In strategy war games, designers have to do the impossible: shrink a conflict (or series of conflicts) down to a manageable size for the gamer while retaining the illusion of complexity. Unlike a first or third person shooter, the player is in charge of managing the army or armies of a side by direct (real-time strategy) or in-direct (turn-based and most 4X-type) control.

While this series will not cover the history of strategy games (Richard Moss has an excellent write-up at Ars Technica), we will instead analyze how effectively strategy games mimic actual human conflict, through the use of military theory, philosophy, and real world examples.

Carl von Clausewitz, Prussian military general and author of the seminal war textbook On War, defines war as “the continuation of politics by other means.” It is rare in strategy war games for the player to be given direct control over a robust political system, although it is often present in a watered down format.

The Hearts of Iron series by Paradox Interactive allows the player a say in the politics of their country and diplomacy with others by the use of political points that can be used to purchase government staff or sway favor or disfavor between nations.

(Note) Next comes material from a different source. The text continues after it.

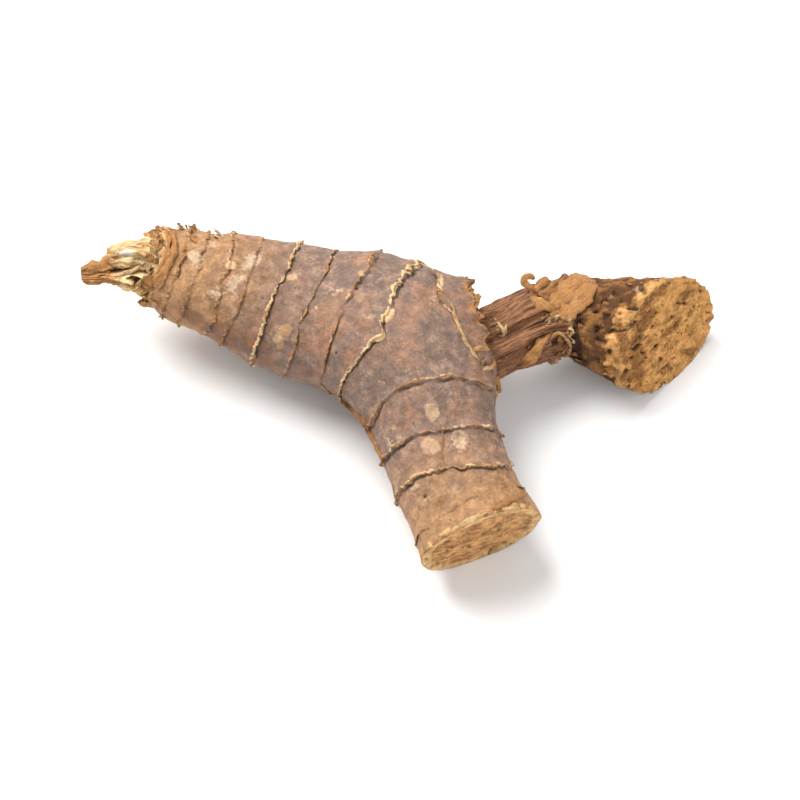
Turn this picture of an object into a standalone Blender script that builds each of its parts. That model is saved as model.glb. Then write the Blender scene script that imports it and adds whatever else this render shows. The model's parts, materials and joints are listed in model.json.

Civilization uses special buildings and technologies to further the player down the “diplomacy” victory path. Neither of these games offer complex political systems analogous to their military ones.

Strategy game developers usually focus their development on designing a system that offers more control over the war effort in the game rather than other elements. Whether turn-based, like Civilization and Galactic Civilizations, or real-time, like Age of Empires and Company of Heroes, or a mix of both, like the Total War series, designers present players with various systems to make digital war.